Back in August 2005, in a fit of moral rectitude, Maharashtra banned the 'holding of a performance of dance, of any kind, in an eating house, permit room or beer bar'.

Fifteen years after the Maharashtra government decided it wanted its bar girls to dance no more, the recent decision of the Supreme Court in Indian Hotel and Restaurant Association v State of Maharashtra has delivered the reassuring message that liberal winds continue to blow through the fair corridors of the Supreme Court. Let’s celebrate the eclipse of this retrograde piece of legislation.

Back in August 2005, in a fit of moral rectitude, the state banned the 'holding of a performance of dance, of any kind, in an eating house, permit room or beer bar'. It made an exception only of ‘elite establishments’ presumably on the ideological assumption that the rich were incorruptible! In the result, reportedly 75,000 girls working in some 700 establishments together with twice as many men lost their jobs.

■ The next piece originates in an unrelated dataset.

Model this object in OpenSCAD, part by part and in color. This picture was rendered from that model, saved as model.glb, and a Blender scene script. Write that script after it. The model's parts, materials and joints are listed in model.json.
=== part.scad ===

Not all of them were destitute women exploited by rapacious men. Celebrated bar dancer Tarannum Khan, whose Versova bungalow was raided by the Income Tax department in September 2005 for tax evasion, is said to have earned on average ten lakhs for eight hours of work. Abdul Karim Telgi, the main accused in the fake stamp duty case, once rained Rs 93 lakh in crisp notes on Tarannum in a single night.